• Short task:
Reproduce exactly the opening lines of the listing, stopping after the line that contains "addPart('drive_shaft', driveShaft, steel, body);" and including it.

• Source excerpt:
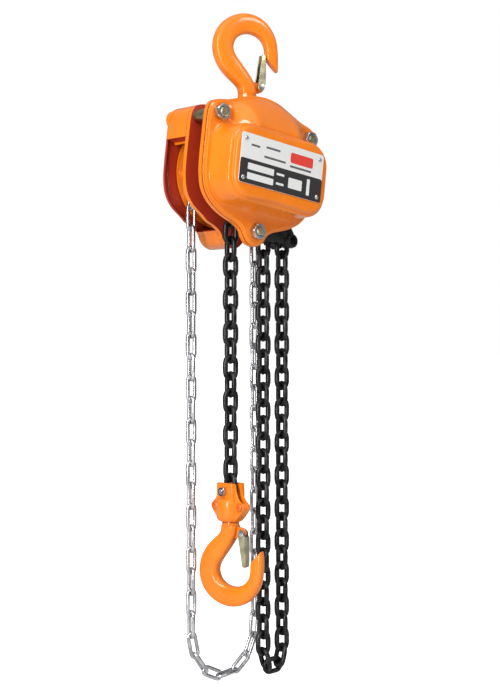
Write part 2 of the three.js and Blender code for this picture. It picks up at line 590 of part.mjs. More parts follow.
const loadModule = 2 * GEAR_CENTRES / (PINION_TEETH + LOAD_TEETH);
const discModule = 2 * GEAR_CENTRES / (DRIVE_TEETH + DISC_TEETH);
const loadGear = gear(LOAD_TEETH, loadModule, LOAD_GEAR_Y - GEAR_WIDTH, LOAD_GEAR_Y, 0)
  .subtract(rodY(9.1, LOAD_GEAR_Y - GEAR_WIDTH - 1, LOAD_GEAR_Y + 1, 0, 0, 24));
addPart('load_gear', loadGear, steel, body);
for (const [name, x] of [['left', -GEAR_CENTRES], ['right', GEAR_CENTRES]]) {
  const disc = gear(DISC_TEETH, discModule, DISC_GEAR_Y - GEAR_WIDTH, DISC_GEAR_Y, 180 / DISC_TEETH)
    .add(gear(PINION_TEETH, loadModule, DISC_GEAR_Y - 0.2, LOAD_GEAR_Y, 180 / PINION_TEETH))
    .add(rodY(JOURNAL_R, SHAFT_END_Y, -PLATE_INNER - 0.4, 0, 0, 20));
  addPart(`disc_gear_${name}`, disc.translate([x, 0, 0]), steel, body);
}
const driveShaft = rodY(SHAFT_R, DISC_GEAR_Y + 1, WHEEL_Y + WHEEL_WIDTH + 1.8)
  .add(gear(DRIVE_TEETH, discModule, DISC_GEAR_Y - GEAR_WIDTH - 0.2, DISC_GEAR_Y + 1.2, 0))
  .add(rodY(JOURNAL_R, SHAFT_END_Y, DISC_GEAR_Y - GEAR_WIDTH + 0.2, 0, 0, 20));
addPart('drive_shaft', driveShaft, steel, body);

// Load brake: threaded hub, two linings and the ratchet that the pawls hold.
const brake = new THREE.Group();
brake.position.y = BRAKE_Y;
body.add(brake);
const brakeBore = SHAFT_R + 0.1;
const hub = turned([[brakeBore, 0], [24, 0], [24, 1.5], [9, 1.5], [9, 7.6], [brakeBore, 7.6]]);
addPart('friction_hub', hub, steel, brake);
const discProfile = (y) => [[9.6, y], [26, y], [26, y + 1.2], [9.6, y + 1.2]];
addPart('friction_disc_inner', turned(discProfile(1.7)), lining, brake);
addPart('friction_disc_outer', turned(discProfile(6.3)), lining, brake);
const ratchetPoints = [];
const RATCHET_TEETH = 24;
for (let tooth = 0; tooth < RATCHET_TEETH; tooth += 1) {
  const start = tooth * 2 * Math.PI / RATCHET_TEETH;
  ratchetPoints.push([29.4 * Math.cos(start), 29.4 * Math.sin(start)]);
  ratchetPoints.push([33 * Math.cos(start + 0.03), 33 * Math.sin(start + 0.03)]);
  ratchetPoints.push([32 * Math.cos(start + 0.09), 32 * Math.sin(start + 0.09)]);
}
const ratchet = plateY(ratchetPoints, 3.2, 6.1).subtract(rodY(9.5, 2, 7));
addPart('ratchet_wheel', ratchet, steel, brake);

const pawlOutline = [[-15.3, 30], [-14.6, 33.5], [-20, 35.6], [-33, 31.4], [-41.4, 29.2], [-45.4, 26.2],
  [-46.2, 21.6], [-43.6, 17.6], [-39, 16.6], [-35, 18.8], [-32.4, 23.6], [-24, 27.2]];
const pawl = plateY(pawlOutline, 3.3, 6)
  .subtract(rodY(PAWL_STUD_R + BORE_CLEARANCE, 2, 7, ...PAWL_PIVOT, 20));
const pawlSpring = turned([[3.4, 0.1], [4.6, 0.1], [4.6, 2.7], [3.4, 2.7]], 20, ...PAWL_PIVOT)
  .add(plateY([[-40.4, 27], [-29, 33], [-29.6, 34], [-41, 28]], 0.7, 2.1));
addPart('pawl_upper', pawl, steel, brake);
addPart('pawl_lower', pawl.rotate([0, 180, 0]), steel, brake);
addPart('pawl_spring_upper', pawlSpring, steel, brake);
addPart('pawl_spring_lower', pawlSpring.rotate([0, 180, 0]), steel, brake);

// Hand wheel and the nut that keeps it on the shaft.
const rim = new THREE.Group();
rim.position.y = WHEEL_Y;
body.add(rim);
const hubR = HAND_FALL_X - 9.4;
const wheelBore = SHAFT_R + 0.4;
const wheel = turned([
  [wheelBore, 0], [15, 0], [15, 6.2], [hubR, 6.2], [hubR, 0.4], [WHEEL_RADIUS, 0.1], [WHEEL_RADIUS, 1.8],
  [WHEEL_GROOVE_R, 3.2], [WHEEL_GROOVE_R, 19.2], [WHEEL_RADIUS, 20.6], [WHEEL_RADIUS, 22.3], [hubR, 22],
  [hubR, 16.2], [15, 16.2], [15, 19.2], [wheelBore, 19.2],
], 30);
addPart('hand_wheel', wheel, paint, rim);
addPart('hand_wheel_nut', hexNut(17, 19.5, 23.6, 0, 0).subtract(rodY(brakeBore, 19, 25)), zinc, rim);

// Chains, as plain bars that follow the path of the links.
const LAST_LINK_TOP = YOKE_TOP + 4;
const lifting = new THREE.Group();
lifting.position.x = -LOAD_FALL_X;
hoist.add(lifting);
const hookSide = box(-LOAD_BAR, LOAD_BAR, -LOAD_BAR, LOAD_BAR, LAST_LINK_TOP - 1, -LIFT - 0.6)
  .add(box(-LINK_WIRE / 2, LINK_WIRE / 2, -LINK_HALF_WIDTH, LINK_HALF_WIDTH, CHAIN_PIN_Z - 6, LAST_LINK_TOP))
  .subtract(rodX(CHAIN_PIN_R + BORE_CLEARANCE, -LOAD_BAR, LOAD_BAR, 0, CHAIN_PIN_Z, 20));
addPart('load_chain_hook_side', hookSide, blackSteel, lifting);

const wrap = turned([[LOAD_FALL_X - 4.25, -8], [LOAD_FALL_X + 4.25, -8], [LOAD_FALL_X + 4.25, 8],
  [LOAD_FALL_X - 4.25, 8]], 24)
  .subtract(box(-SHEAVE_R - 10, SHEAVE_R + 10, -10, 10, -SHEAVE_R - 10, 0.3));
addPart('load_chain_over_sheave', wrap, blackSteel, hoist);

// A square bar along a list of [x, z] points.
function barAlong(path, half, y) {
  const rings = path.map(([x, z], i) => {
    const [ax, az] = path[Math.max(i - 1, 0)];
    const [bx, bz] = path[Math.min(i + 1, path.length - 1)];
    const length = Math.hypot(bx - ax, bz - az);
    const nx = -(bz - az) / length;
    const nz = (bx - ax) / length;
    return [[x + nx * half, y - half, z + nz * half], [x + nx * half, y + half, z + nz * half],
      [x - nx * half, y + half, z - nz * half], [x - nx * half, y - half, z - nz * half]];
  });
  return loft(rings);
}

function loopPath(x0, top0, x1, top1, bendZ, drop) {
  const path = [[x0, top0]];
  const middle = (x0 + x1) / 2;
  const radius = (x1 - x0) / 2;
  for (let step = 0; step <= 14; step += 1) {
    const angle = Math.PI * (1 + step / 14);
    path.push([middle + radius * Math.cos(angle), bendZ + (radius + drop) * Math.sin(angle)]);
  }
  path.push([x1, top1]);
  return path;
}

const slack = barAlong(loopPath(LOAD_FALL_X, -0.6, SLACK_END_X, -84, SLACK_LOOP_Z, 3), LOAD_BAR, 0)
  .add(box(SLACK_END_X - 5, SLACK_END_X + 5, -3, 3, -90, ANCHOR_PIN[1] + 5.9))
  .subtract(rodY(ANCHOR_PIN_R + 0.4, -6, 6, ...ANCHOR_PIN, 20));
addPart('load_chain_slack_loop', slack, blackSteel, hoist);

const wrapInner = HAND_FALL_X - 4.2;
const wrapOuter = HAND_FALL_X + 4.6;
const handWrap = turned([[wrapInner, -5], [wrapOuter, -5], [wrapOuter, 5], [wrapInner, 5]], 30)
  .subtract(box(-wrapOuter - 9, wrapOuter + 9, -8, 8, -wrapOuter - 9, 0.3))
  .translate([0, HAND_PLANE_Y, 0]);
addPart('hand_chain_over_wheel', handWrap, zinc, hoist);
const handLoopPath = loopPath(-HAND_FALL_X, -0.6, HAND_FALL_X, -0.6, HAND_LOOP_Z, 6);
const handLoop = barAlong(handLoopPath, HAND_BAR, HAND_PLANE_Y);
addPart('hand_chain_loop', handLoop, zinc, hoist);

// Bottom yoke: left and right halves clamp the hook's nut and carry the pin of the last link.
const yoke = new THREE.Group();
yoke.position.x = -LOAD_FALL_X;
hoist.add(yoke);
const earTip = YOKE_BOLT_Y + 5.5;
const earOutline = [[-YOKE_HALF_Y, YOKE_TOP], [YOKE_HALF_Y, YOKE_TOP], [YOKE_HALF_Y + 1, YOKE_BOLT_Z + 12],
  [earTip, YOKE_BOLT_Z + 1], [earTip - 1, YOKE_BOLT_Z - 3], [YOKE_BARREL_R - 4, YOKE_BOTTOM + 1],
  [4 - YOKE_BARREL_R, YOKE_BOTTOM + 1], [1 - earTip, YOKE_BOLT_Z - 3], [-earTip, YOKE_BOLT_Z + 1],
  [-YOKE_HALF_Y - 1, YOKE_BOLT_Z + 12]];
let leftYoke = plateY(earOutline, 0, YOKE_EAR_HALF_X).rotate([0, 0, 90])
  .add(box(-YOKE_HALF_X, 0, -YOKE_HALF_Y, YOKE_HALF_Y, YOKE_BOLT_Z + 4, YOKE_TOP))
  .add(rodZ(YOKE_BARREL_R, YOKE_BOTTOM + 3, YOKE_BOLT_Z + 7, 0, 0, 20))
  .add(rodZ(YOKE_BARREL_R - 3, YOKE_BOTTOM, YOKE_BOTTOM + 4, 0, 0, 20))
  .subtract(box(-3.6, 3.6, -earTip, earTip, NUT_POCKET_TOP - 0.5, YOKE_TOP + 2))
  .subtract(rodX(CHAIN_PIN_R + 0.1, -30, 30, 0, CHAIN_PIN_Z, 20))
  .subtract(rodZ(NUT_POCKET_R, NUT_POCKET_BOTTOM, NUT_POCKET_TOP, 0, 0, 20))
  .subtract(rodZ(SHANK_R + 2 * BORE_CLEARANCE, YOKE_BOTTOM - 7, YOKE_BOTTOM + 13));
for (const y of [-YOKE_BOLT_Y, YOKE_BOLT_Y]) {
  leftYoke = leftYoke
    .subtract(rodX(YOKE_BOLT_R + 0.1, -20, 2, y, YOKE_BOLT_Z))
    .subtract(rodX(YOKE_BOLT_R + 1.8, -20, -YOKE_EAR_HALF_X + 2.4, y, YOKE_BOLT_Z));
}
leftYoke = leftYoke.subtract(box(-0.15, 60, -60, 60, YOKE_BOTTOM - 20, YOKE_TOP + 20));
addPart('yoke_left', leftYoke, paint, yoke);
addPart('yoke_right', leftYoke.mirror([1, 0, 0]), paint, yoke);

const nutFace = YOKE_HALF_X + GAP;
const chainPin = rodX(CHAIN_PIN_R, -nutFace - 5.5, nutFace + 2.5, 0, CHAIN_PIN_Z, 20)
  .add(rodX(5.2, -nutFace - 4.4, -nutFace, 0, CHAIN_PIN_Z, 6))
  .add(rodX(5.6, nutFace, nutFace + 2.5, 0, CHAIN_PIN_Z, 20));
addPart('chain_pin', chainPin, zinc, yoke);
const seatX = YOKE_EAR_HALF_X - 2.4 + 0.1;
for (const [name, y] of [['front', -YOKE_BOLT_Y], ['back', YOKE_BOLT_Y]]) {
  const bolt = rodX(YOKE_BOLT_R, -seatX - 3.2, seatX + 2, y, YOKE_BOLT_Z)
    .add(rodX(YOKE_BOLT_R + 1.4, -seatX - 3.2, -seatX, y, YOKE_BOLT_Z));
  addPart(`yoke_bolt_${name}`, bolt, zinc, yoke);
}

addHook('bottom', BOTTOM_HOOK_Z, BOTTOM_HOOK_YAW_DEG, true, 22.5, BOTTOM_BOWL_SHIFT);
const bottomNutBottom = NUT_POCKET_BOTTOM + 0.4;
const bottomNut = rodZ(NUT_R, bottomNutBottom, bottomNutBottom + NUT_HEIGHT + 1, 0, 0, 6)
  .subtract(rodZ(SHANK_R + GAP, bottomNutBottom - 4, NUT_POCKET_TOP + 4));
addPart('bottom_hook_nut', bottomNut, steel, yoke);

export default hoist;
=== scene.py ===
"""A one-ton hand chain hoist, hanging by its top hook with both chains down."""
import math

import bmesh
import bpy
from mathutils import Matrix, Vector


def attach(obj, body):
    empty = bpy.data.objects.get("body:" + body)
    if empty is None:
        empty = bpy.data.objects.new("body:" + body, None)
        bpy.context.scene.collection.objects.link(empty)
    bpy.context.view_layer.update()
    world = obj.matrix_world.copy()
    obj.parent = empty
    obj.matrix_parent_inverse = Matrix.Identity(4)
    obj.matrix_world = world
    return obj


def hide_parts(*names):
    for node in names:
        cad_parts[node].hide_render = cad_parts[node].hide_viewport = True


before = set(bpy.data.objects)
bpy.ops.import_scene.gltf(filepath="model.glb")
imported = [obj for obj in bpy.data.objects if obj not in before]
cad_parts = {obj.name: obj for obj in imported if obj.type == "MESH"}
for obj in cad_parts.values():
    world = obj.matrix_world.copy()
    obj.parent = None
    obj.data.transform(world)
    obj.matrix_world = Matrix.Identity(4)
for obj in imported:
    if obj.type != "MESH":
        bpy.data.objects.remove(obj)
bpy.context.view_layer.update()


# ---- The view ------------------------------------------------------------------------
# A level camera to the left of the gear cover, a metre and a half from the sheave.
# The hoist hangs in front of a plain pale floor, under broad soft lamps.
SHEAVE_HEIGHT = -0.149
VIEW_RIGHT = Vector((0.735, -0.678, 0))
VIEW_AHEAD = Vector((0.678, 0.735, 0))
eye_level = SHEAVE_HEIGHT - 0.191
eye = VIEW_RIGHT * 0.0032 - VIEW_AHEAD * 1.5 + Vector((0, 0, eye_level))
camera_data = bpy.data.cameras.new("camera")
camera_data.lens = 71.7
camera_data.sensor_width = 36
camera = bpy.data.objects.new("camera", camera_data)
camera.location = eye
camera.rotation_euler = VIEW_AHEAD.to_track_quat("-Z", "Y").to_euler()
bpy.context.collection.objects.link(camera)
bpy.context.scene.camera = camera
bpy.context.scene.view_settings.view_transform = "Standard"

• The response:
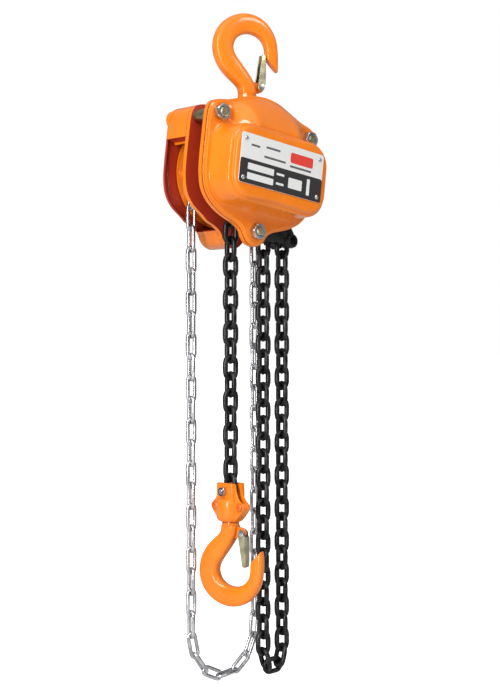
Write part 2 of the three.js and Blender code for this picture. It picks up at line 590 of part.mjs. More parts follow.
const loadModule = 2 * GEAR_CENTRES / (PINION_TEETH + LOAD_TEETH);
const discModule = 2 * GEAR_CENTRES / (DRIVE_TEETH + DISC_TEETH);
const loadGear = gear(LOAD_TEETH, loadModule, LOAD_GEAR_Y - GEAR_WIDTH, LOAD_GEAR_Y, 0)
  .subtract(rodY(9.1, LOAD_GEAR_Y - GEAR_WIDTH - 1, LOAD_GEAR_Y + 1, 0, 0, 24));
addPart('load_gear', loadGear, steel, body);
for (const [name, x] of [['left', -GEAR_CENTRES], ['right', GEAR_CENTRES]]) {
  const disc = gear(DISC_TEETH, discModule, DISC_GEAR_Y - GEAR_WIDTH, DISC_GEAR_Y, 180 / DISC_TEETH)
    .add(gear(PINION_TEETH, loadModule, DISC_GEAR_Y - 0.2, LOAD_GEAR_Y, 180 / PINION_TEETH))
    .add(rodY(JOURNAL_R, SHAFT_END_Y, -PLATE_INNER - 0.4, 0, 0, 20));
  addPart(`disc_gear_${name}`, disc.translate([x, 0, 0]), steel, body);
}
const driveShaft = rodY(SHAFT_R, DISC_GEAR_Y + 1, WHEEL_Y + WHEEL_WIDTH + 1.8)
  .add(gear(DRIVE_TEETH, discModule, DISC_GEAR_Y - GEAR_WIDTH - 0.2, DISC_GEAR_Y + 1.2, 0))
  .add(rodY(JOURNAL_R, SHAFT_END_Y, DISC_GEAR_Y - GEAR_WIDTH + 0.2, 0, 0, 20));
addPart('drive_shaft', driveShaft, steel, body);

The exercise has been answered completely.